More breakthroughs in accuracy when it comes to merchant names!
September 2022
Improved accuracy of the Total Amount field as we started seeing more diverse receipt formats coming through.
We've re-adjusted the confidence level threshold for OCR text to boost the precision and robustness of the model.
After some delay due to many iterations of experimenting and testing, the line items feature has recently seen a major breakthrough. We're excited to launch the feature publically in the coming weeks.
As we and our clients take on more global clients, we've made improvements to the currency code and location extraction.
July 2022
We’ve made some amazing improvements with merchant name and location accuracy by taking advantage of a new Named Entity Recognition (NER) model.

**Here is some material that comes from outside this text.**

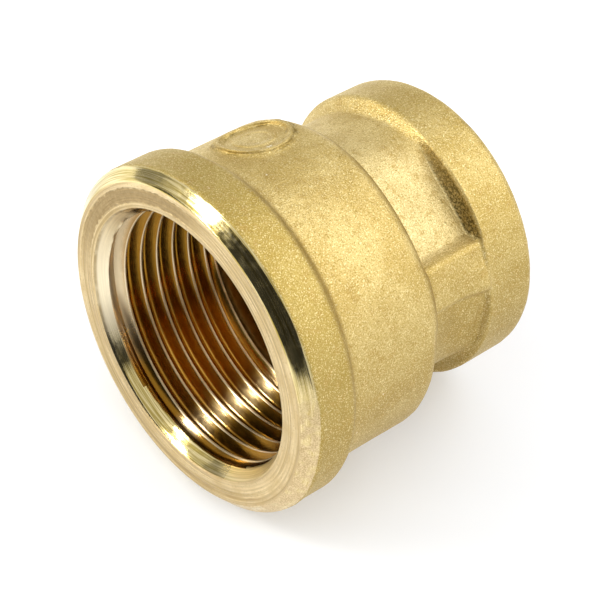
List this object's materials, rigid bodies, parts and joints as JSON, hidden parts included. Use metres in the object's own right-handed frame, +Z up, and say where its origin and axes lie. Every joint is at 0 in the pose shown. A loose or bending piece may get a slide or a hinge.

We also improve the way we process and extract information from invoices. This is to allow the engine to tackle some of the more complex invoice formats.
Recently, the OCR is noticeably robust in recognising handwriting. This is great news for handwritten receipts, especially for restaurant receipts in the US, where the tips and total amount are commonly written by hand.
May 2022
We’ve released a classification engine to categorise transactions. This is special because the labels are customisable and are based on each client.
We have made progress to improve line items - especially the accuracy. It's particularly to reduce any duplicates and improve the detectability of the line items for longer receipts. E.g., The grocery receipts in the USA.
Location data on the receipt is important for our customers. We have improved the way we detect and verify the location accurately.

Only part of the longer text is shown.